• **What is being asked**
Every line below is to be quoted exactly, with nothing added or dropped.

• **Available data**
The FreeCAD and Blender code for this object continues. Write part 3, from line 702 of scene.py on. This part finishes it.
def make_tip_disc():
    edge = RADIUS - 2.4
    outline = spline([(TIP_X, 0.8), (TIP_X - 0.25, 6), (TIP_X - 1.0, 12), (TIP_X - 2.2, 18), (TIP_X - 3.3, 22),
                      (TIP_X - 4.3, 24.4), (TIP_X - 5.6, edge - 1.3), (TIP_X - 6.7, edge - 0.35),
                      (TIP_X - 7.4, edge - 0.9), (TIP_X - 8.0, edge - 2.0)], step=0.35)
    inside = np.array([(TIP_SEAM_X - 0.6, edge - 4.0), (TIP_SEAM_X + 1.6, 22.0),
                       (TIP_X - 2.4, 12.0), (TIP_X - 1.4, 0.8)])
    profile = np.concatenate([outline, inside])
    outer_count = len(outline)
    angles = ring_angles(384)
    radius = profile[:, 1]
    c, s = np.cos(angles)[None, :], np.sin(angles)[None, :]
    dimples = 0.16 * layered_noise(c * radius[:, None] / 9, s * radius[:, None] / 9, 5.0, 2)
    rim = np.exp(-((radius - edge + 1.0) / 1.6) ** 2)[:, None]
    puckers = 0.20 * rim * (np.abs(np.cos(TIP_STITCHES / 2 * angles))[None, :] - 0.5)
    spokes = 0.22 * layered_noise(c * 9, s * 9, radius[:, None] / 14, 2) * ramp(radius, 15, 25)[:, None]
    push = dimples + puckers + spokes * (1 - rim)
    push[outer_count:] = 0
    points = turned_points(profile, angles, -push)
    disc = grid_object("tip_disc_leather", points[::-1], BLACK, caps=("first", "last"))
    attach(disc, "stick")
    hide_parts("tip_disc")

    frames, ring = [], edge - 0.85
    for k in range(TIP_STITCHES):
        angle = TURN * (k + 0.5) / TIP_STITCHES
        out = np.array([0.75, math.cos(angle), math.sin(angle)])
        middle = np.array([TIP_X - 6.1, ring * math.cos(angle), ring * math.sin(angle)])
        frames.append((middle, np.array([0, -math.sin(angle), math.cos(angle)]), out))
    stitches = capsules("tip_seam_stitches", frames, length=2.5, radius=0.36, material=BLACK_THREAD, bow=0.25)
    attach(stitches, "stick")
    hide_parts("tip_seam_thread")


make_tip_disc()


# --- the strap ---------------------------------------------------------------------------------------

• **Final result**
The FreeCAD and Blender code for this object continues. Write part 3, from line 702 of scene.py on. This part finishes it.
def make_tip_disc():
    edge = RADIUS - 2.4
    outline = spline([(TIP_X, 0.8), (TIP_X - 0.25, 6), (TIP_X - 1.0, 12), (TIP_X - 2.2, 18), (TIP_X - 3.3, 22),
                      (TIP_X - 4.3, 24.4), (TIP_X - 5.6, edge - 1.3), (TIP_X - 6.7, edge - 0.35),
                      (TIP_X - 7.4, edge - 0.9), (TIP_X - 8.0, edge - 2.0)], step=0.35)
    inside = np.array([(TIP_SEAM_X - 0.6, edge - 4.0), (TIP_SEAM_X + 1.6, 22.0),
                       (TIP_X - 2.4, 12.0), (TIP_X - 1.4, 0.8)])
    profile = np.concatenate([outline, inside])
    outer_count = len(outline)
    angles = ring_angles(384)
    radius = profile[:, 1]
    c, s = np.cos(angles)[None, :], np.sin(angles)[None, :]
    dimples = 0.16 * layered_noise(c * radius[:, None] / 9, s * radius[:, None] / 9, 5.0, 2)
    rim = np.exp(-((radius - edge + 1.0) / 1.6) ** 2)[:, None]
    puckers = 0.20 * rim * (np.abs(np.cos(TIP_STITCHES / 2 * angles))[None, :] - 0.5)
    spokes = 0.22 * layered_noise(c * 9, s * 9, radius[:, None] / 14, 2) * ramp(radius, 15, 25)[:, None]
    push = dimples + puckers + spokes * (1 - rim)
    push[outer_count:] = 0
    points = turned_points(profile, angles, -push)
    disc = grid_object("tip_disc_leather", points[::-1], BLACK, caps=("first", "last"))
    attach(disc, "stick")
    hide_parts("tip_disc")

    frames, ring = [], edge - 0.85
    for k in range(TIP_STITCHES):
        angle = TURN * (k + 0.5) / TIP_STITCHES
        out = np.array([0.75, math.cos(angle), math.sin(angle)])
        middle = np.array([TIP_X - 6.1, ring * math.cos(angle), ring * math.sin(angle)])
        frames.append((middle, np.array([0, -math.sin(angle), math.cos(angle)]), out))
    stitches = capsules("tip_seam_stitches", frames, length=2.5, radius=0.36, material=BLACK_THREAD, bow=0.25)
    attach(stitches, "stick")
    hide_parts("tip_seam_thread")


make_tip_disc()


# --- the strap ---------------------------------------------------------------------------------------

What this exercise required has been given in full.